By Ifeanyi Odoziobodo

Money politics has emerged as one of the greatest problems confronting Nigeria’s democratic system. Rather than politics being driven by ideology, competence, or public service, political competition has increasingly become dominated by the influence of money. Elections, especially party primaries are often transformed into expensive contests where the highest spender gains advantage over more credible but less wealthy candidates.

They were often marked by intense violence, political desperation, and enormous financial waste. In many instances, several aspirants purchase nomination forms for a single elective office, mobilize supporters, sponsor delegates, and spend heavily in campaigns that are often more expensive than the general election itself. Yet, despite this intense competition, party structures frequently arrive at a predetermined outcome in which one aspirant eventually emerges as the preferred candidate. The result is usually a wasteful dissipation of money, energy, and political goodwill.

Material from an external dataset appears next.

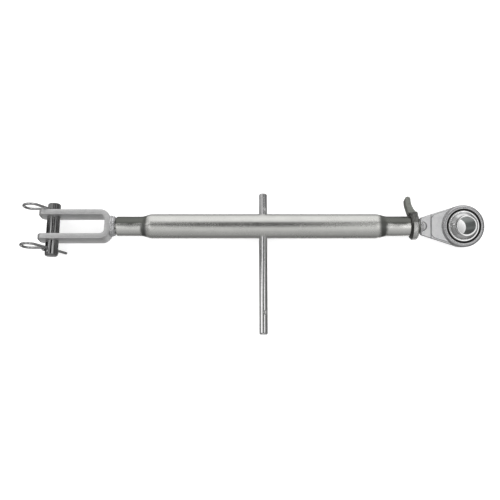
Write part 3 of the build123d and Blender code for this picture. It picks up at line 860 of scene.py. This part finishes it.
def ball_race(name, side, node_name):
    """A swaged ring with a rounded lip against the ball."""
    top = EYE_HALF + RING_PROUD
    low = 5.0
    seat = BALL + 0.12
    inner = [(z, math.sqrt(seat ** 2 - z ** 2)) for z in (low + (top - 0.5 - low) * s / 8 for s in range(9))]
    lip = rounded([(top, inner[-1][1] + 0.35, 0), (top, RING_RADIUS - 1.9, 0.7),
                   (top - 2.1, RING_RADIUS, 0.6), (low, RING_RADIUS, 0)])
    points = [(side * z, r) for z, r in inner + lip]
    shape = lathe(points, closed=True, axis="Z", steps=128)
    shape.transform(EYE_TURN)
    return finished(as_object(shape, name), "eye_end", [node_name], "bright_ring")


def bored_ball():
    """A ball with a turned collar on each side and a broad chamfer round each mouth of its bore."""
    join = math.sqrt(BALL ** 2 - COLLAR ** 2)
    angle = math.acos(join / BALL)
    arc = [(BALL * math.cos(turn), BALL * math.sin(turn))
           for turn in (math.pi - angle - (math.pi - 2 * angle) * step / 48 for step in range(49))]
    end = rounded([(join + 0.6, COLLAR, 0), (BALL_HALF, COLLAR, 0.25), (BALL_HALF, BORE + 0.4, 0.1),
                   (BALL_HALF - 0.4, BORE, 0)], 3)
    points = [(-along, radius) for along, radius in reversed(end)] + arc + end
    shape = lathe(points, closed=True, axis="Z", steps=128)
    shape.transform(EYE_TURN)
    return finished(as_object(shape, "bored_ball"), "ball", ["pivot_ball"], "bright_ball")


def jam_nut():
    start, end = NUT_LOW.x, NUT_HIGH.x
    low = NUT_RADIUS - NUT_CHAMFER
    points = rounded([(start, THREAD_BORE + 1.0, 0), (start, low, 0.5),
                      (start + NUT_CHAMFER, NUT_RADIUS, 0.6), (end - NUT_CHAMFER, NUT_RADIUS, 0.6),
                      (end, low, 0.5), (end, THREAD_BORE + 1.0, 0)], 4)
    points += [(end - 1, THREAD_BORE), (start + 1, THREAD_BORE)]
    nut = as_object(lathe(points, closed=True, steps=128), "jam_nut")
    return finished(nut, "lock_nut", ["lock_nut"], "dull_casting")


def lever():
    """The nut's cast lever: a curved horn that thickens into the ring."""
    tip_y, tip_radius = LEVER_TIP_Y, LEVER_TIP_RADIUS
    tip_x = NUT_LOW.x - LEVER_LEAN
    inner = [(tip_x, tip_y - tip_radius), (tip_x + 0.1, 36), (tip_x + 0.9, 31), (tip_x + 2.2, 26),
             (tip_x + 3.6, 21), (tip_x + 4.6, 17.4)]
    outer = [(tip_x + 15.5, 18.6), (tip_x + 14.8, 21.0), (tip_x + 11.9, 25), (tip_x + 9.4, 31),
             (tip_x + 8.4, 36), (tip_x + 2 * tip_radius, tip_y - tip_radius)]
    cap = [(tip_x + tip_radius + tip_radius * math.cos(a), tip_y - tip_radius + tip_radius * math.sin(a))
           for a in (math.pi * step / 10 for step in range(1, 10))]
    shape = bmesh.new()
    verts = [shape.verts.new((x * MM, y * MM, -LEVER_HALF * MM)) for x, y in inner + outer + cap]
    face = shape.faces.new(verts)
    made = bmesh.ops.extrude_face_region(shape, geom=[face])["geom"]
    top = [part for part in made if isinstance(part, bmesh.types.BMVert)]
    bmesh.ops.translate(shape, verts=top, vec=(0, 0, 2 * LEVER_HALF * MM))
    bmesh.ops.triangulate(shape, faces=shape.faces)
    horn = as_object(tidied(shape), "jam_lever")
    horn = applied(horn, ("REMESH", {"mode": "VOXEL", "voxel_size": 0.5 * MM}),
                   ("SMOOTH", {"factor": 0.6, "iterations": 9}))
    return finished(horn, "lock_nut", ["lock_lever"], "dull_casting")


def lever_bead():
    """The two lumpy beads that fix the lever to the nut, and the spatter beside the upper one."""
    start, end = NUT_LOW.x, NUT_HIGH.x
    shape = bmesh.new()

    def lump(radius, along, around, away):
        made = bmesh.ops.create_icosphere(shape, subdivisions=3, radius=radius * MM)["verts"]
        place = Vector((along, away * math.cos(around), away * math.sin(around)))
        bmesh.ops.translate(shape, verts=made, vec=place * MM)

    for side in (-1, 1):
        for step in range(BEAD_LUMPS):
            around = math.radians(25.5 + 1.5 * math.sin(step * 2.1)) * side
            lump(2.1, start + 2.4 + (end - start - 4.4) * step / (BEAD_LUMPS - 1), around, NUT_RADIUS + 0.1)
    for step in range(SPATTER_LUMPS):
        along = start + 0.8 + (end - start - 2.4) * (step * 0.381 % 1.0)
        around = math.radians(36 + 52 * (step * 0.618 % 1.0))
        lump(1.6 + 0.5 * math.sin(step * 5.3), along, around, NUT_RADIUS - 0.3)
    bead = applied(as_object(shape, "lever_weld_bead"),
                   ("REMESH", {"mode": "VOXEL", "voxel_size": 0.35 * MM}),
                   ("SMOOTH", {"factor": 0.5, "iterations": 3}))
    return finished(bead, "lock_nut", ["lever_weld"], "dull_casting", crease=60)


swaged_tube()
turning_bar()
jaw_screw()
eye_screw()
jaw()
jaw_bead()
clevis_pin()
hairpin("short_side_hairpin", SHORT_CLIP_LOW, "short_side_clip", "short_side_r_clip")
hairpin("long_side_hairpin", LONG_CLIP_LOW, "long_side_clip", "long_side_r_clip")
eye_body()
web_bead()
ball_race("upper_race", 1, "upper_ball_ring")
ball_race("lower_race", -1, "lower_ball_ring")
bored_ball()
jam_nut()
lever()
lever_bead()


# ---------------------------------------------------------------- floor, light and camera

def floor():
    """A plain pale floor that the link lies on."""
    shape = bmesh.new()
    bmesh.ops.create_grid(shape, x_segments=1, y_segments=1, size=3.0)
    made = as_object(shape, "floor")
    made.location.z = cad_box[0][2]
    material = bpy.data.materials.new("pale floor")
    material.use_nodes = True
    surface = material.node_tree.nodes["Principled BSDF"]
    surface.inputs["Base Color"].default_value = (0.8, 0.8, 0.8, 1)
    surface.inputs["Emission Color"].default_value = (1, 1, 1, 1)
    surface.inputs["Emission Strength"].default_value = 0.4
    surface.inputs["Roughness"].default_value = 0.9
    surface.inputs["Specular IOR Level"].default_value = 0.1
    made.data.materials.append(material)
    made.visible_glossy = False


def studio():
    """Plain white light all round, with soft strips and dark gaps that the metal reflects."""
    world = bpy.data.worlds.new("studio")
    bpy.context.scene.world = world
    world.use_nodes = True
    tree = world.node_tree
    tree.nodes.clear()
    towards = add(tree, "SeparateXYZ", {0: add(tree, "TexCoord").outputs["Generated"]}).outputs
    across = math_node(tree, "ARCTAN2", towards["Y"], towards["Z"])
    along = math_node(tree, "ARCTAN2", towards["X"], towards["Z"])
    part = [math_node(tree, "MULTIPLY_ADD", angle, 1 / FULL_TURN) for angle in (across, along)]
    for value in part:
        value.node.inputs[2].default_value = 0.5

    def at(degrees):
        return 0.5 + degrees / 360

    def grey(level):
        return (level, level, level, 1)

    bands = ramp(tree, part[0], [
        (at(-180), 0.9), (at(-172), 0.9), (at(-163), 0.2), (at(-125), 0.2), (at(-102), 0.34), (at(-72), 0.4),
        (at(-50), 0.55), (at(-36), 0.55), (at(-24), 0.36), (at(-14), 0.02), (at(14), 0.0), (at(22), 0.16),
        (at(33), 0.78), (at(50), 0.88), (at(92), 0.84), (at(115), 0.4), (at(145), 0.16), (at(180), 0.1)])
    upper_strips = ramp(tree, part[1], [
        (at(-120), 0.3), (at(-95), 0.45), (at(-59), 0.45), (at(-28), 0.6), (at(-8), 0.4), (at(4), 0.08),
        (at(33), 0.08), (at(46), 0.42), (at(54), 0.4), (at(66), 0.1), (at(87), 0.15), (at(110), 0.3),
        (at(140), 0.3)])
    middle_strips = ramp(tree, part[1], [
        (at(-130), 0.02), (at(-87), 0.03), (at(-61), 0.02), (at(-42), 0.06), (at(-31), 1.4), (at(-15), 1.5),
        (at(-3), 0.8), (at(8), 0.02), (at(36), 0.03), (at(45), 0.75), (at(55), 0.85), (at(65), 0.1),
        (at(91), 0.04), (at(117), 0.12), (at(150), 0.25)])
    near_strips = ramp(tree, part[1], [
        (at(-95), 0.1), (at(-72), 1.0), (at(-55), 1.4), (at(-42), 1.0), (at(-26), 0.5), (at(-8), 0.2),
        (at(6), 0.25), (at(18), 1.0), (at(30), 1.3), (at(42), 0.6), (at(56), 0.13), (at(95), 0.17)])
    strips = blend(tree, smooth_step(tree, towards["Y"], 0.302, 0.288), upper_strips, middle_strips)
    strips = blend(tree, smooth_step(tree, towards["Y"], 0.245, 0.225), strips, near_strips)
    beyond = ramp(tree, part[1], [(at(-17), 1.0), (at(-10), 0.0), (at(10), 0.0), (at(17), 1.0)])
    sideways = math_node(tree, "ABSOLUTE", towards["X"], 0.0)
    length = smooth_step(tree, sideways, 0.62, 0.36)
    stripe = math_node(tree, "MULTIPLY", smooth_step(tree, sideways, 0.25, 0.31),
                       band(tree, towards["Y"], 0.1, 0.42, 0.06))
    level = math_node(tree, "MULTIPLY", smooth_step(tree, towards["X"], -0.17, -0.2),
                      band(tree, towards["Y"], 0.12, 0.45, 0.08))
    bright = math_node(tree, "MULTIPLY", smooth_step(tree, towards["X"], 0.206, 0.222),
                       band(tree, towards["Y"], -0.45, 0.4, 0.08))
    bright = math_node(tree, "MULTIPLY", bright, smooth_step(tree, towards["X"], 0.31, 0.28))
    flat = ramp(tree, part[0], [(at(-42), 0.0), (at(-30), 1.0), (at(-6), 1.0), (at(0), 0.0)])
    below = ramp(tree, part[0], [(at(-174), 1.0), (at(-163), 0.0)])
    box = blend(tree, beyond, bands, grey(0.95))
    above = blend(tree, flat, bands, box)
    lit = blend(tree, length, blend(tree, 0.7, above, grey(0.18)), above)
    lit = blend(tree, level, lit, grey(0.6))
    lit = blend(tree, bright, lit, grey(1.2))
    lit = blend(tree, stripe, lit, strips)
    lit = blend(tree, below, lit, grey(0.8))
    glossy = add(tree, "LightPath").outputs["Is Glossy Ray"]
    colour = blend(tree, glossy, grey(1.5), lit)
    sky = add(tree, "Background", {"Color": colour, "Strength": 1.0})
    tree.links.new(sky.outputs[0], tree.nodes.new("ShaderNodeOutputWorld").inputs[0])


def camera():
    data = bpy.data.cameras.new("camera")
    data.lens = 55.55
    made = bpy.data.objects.new("camera", data)
    bpy.context.scene.collection.objects.link(made)
    aim = Vector((-0.3132, -0.0362, 0))
    tilt = math.radians(74.87)
    distance = 1.1305
    made.location = aim + distance * Vector((0, -math.cos(tilt), math.sin(tilt)))
    made.rotation_euler = (aim - made.location).to_track_quat("-Z", "Y").to_euler()
    bpy.context.scene.camera = made


floor()
studio()
camera()
bpy.context.scene.view_settings.view_transform = "Standard"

In Enugu State, Governor Peter Mbah’s one-form-one-candidate approach has introduced a different logic to this process. By allowing only one nomination form for one candidate for each elective position, the administration has effectively shifted party politics from costly internal battles to coordinated consensus-building. Rather than encouraging multiple aspirants to engage in financially draining contests, the system promotes early consultation, negotiation, and agreement within the party structure before the formal nomination process begins. In effect, it reduces the incentive for aspirants to dissipate resources in contests that may ultimately only formalize a prearranged political decision.

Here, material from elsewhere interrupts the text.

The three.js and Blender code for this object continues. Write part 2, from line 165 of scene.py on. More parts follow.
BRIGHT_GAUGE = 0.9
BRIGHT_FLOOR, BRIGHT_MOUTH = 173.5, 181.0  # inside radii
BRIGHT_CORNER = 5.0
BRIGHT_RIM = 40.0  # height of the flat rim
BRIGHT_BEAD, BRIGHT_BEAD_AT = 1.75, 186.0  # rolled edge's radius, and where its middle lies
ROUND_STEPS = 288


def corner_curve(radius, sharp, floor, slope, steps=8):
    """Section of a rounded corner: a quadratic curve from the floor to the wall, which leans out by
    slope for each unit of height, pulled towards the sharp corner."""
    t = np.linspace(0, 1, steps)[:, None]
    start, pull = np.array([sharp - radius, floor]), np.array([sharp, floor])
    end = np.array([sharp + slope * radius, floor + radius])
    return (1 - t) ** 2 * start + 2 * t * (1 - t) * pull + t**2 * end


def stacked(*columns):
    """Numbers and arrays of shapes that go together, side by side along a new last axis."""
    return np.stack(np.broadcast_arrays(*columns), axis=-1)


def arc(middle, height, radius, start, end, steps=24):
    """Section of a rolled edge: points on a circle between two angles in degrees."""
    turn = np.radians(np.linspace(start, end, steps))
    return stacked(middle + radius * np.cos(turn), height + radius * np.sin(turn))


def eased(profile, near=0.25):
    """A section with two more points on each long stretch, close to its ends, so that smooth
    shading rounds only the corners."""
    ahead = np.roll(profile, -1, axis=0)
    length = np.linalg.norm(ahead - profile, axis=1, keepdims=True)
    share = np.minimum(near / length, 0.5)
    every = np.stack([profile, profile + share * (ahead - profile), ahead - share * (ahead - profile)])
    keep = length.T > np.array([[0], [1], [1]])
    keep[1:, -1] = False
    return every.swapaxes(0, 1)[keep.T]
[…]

This model has significantly reduced the role of money in intra-party competition. Aspirants are no longer compelled to spend huge sums trying to outmaneuver one another for the attention of delegates, party leaders, or local political blocs. The political environment becomes less transactional because access to candidature is no longer determined by who can mobilize the largest war chest for internal contests.

Another major contribution of the approach is that it conserves political capital. Competitive primaries often leave behind grievances that weaken collective mobilization. Instead of uniting the party for the general election, they sometimes fracture it from within. The consensus-driven approach seeks to avoid this outcome. As Henry Ford put it, “Coming together is a beginning; keeping together is progress; working together is success.” By limiting destructive intra-party rivalry, the Mbah model strengthens internal cohesion and allows party actors to focus on shared political objectives.

Beyond party management, the approach also signals a broader reordering of political culture in Enugu State. It suggests that politics need not always be a theatre of expensive contests, symbolic confrontation, and predictable last-minute anointment. It can also be organized around efficiency, strategic coordination, and purposeful consensus. In this regard, John F. Kennedy’s famous reflection is instructive: “Change is the law of life. And those who look only to the past or present are certain to miss the future.”

Governor Peter Mbah’s candidate-selection approach therefore represents more than a nomination method. It reflects an attempt to modernize the internal mechanics of party politics in Enugu State. By reducing financial dissipation, curbing wasteful competition, promoting party unity, and introducing innovation into political organization, the model points toward a more disciplined and less monetized political culture. In that sense, it marks an important effort to reorder politics in Enugu from a system driven by costly internal struggle to one guided by coordination, efficiency, and strategic purpose.

Professor Odoziobodo is in the Political Science Department, Enugu State University of Science & Technology, Enugu.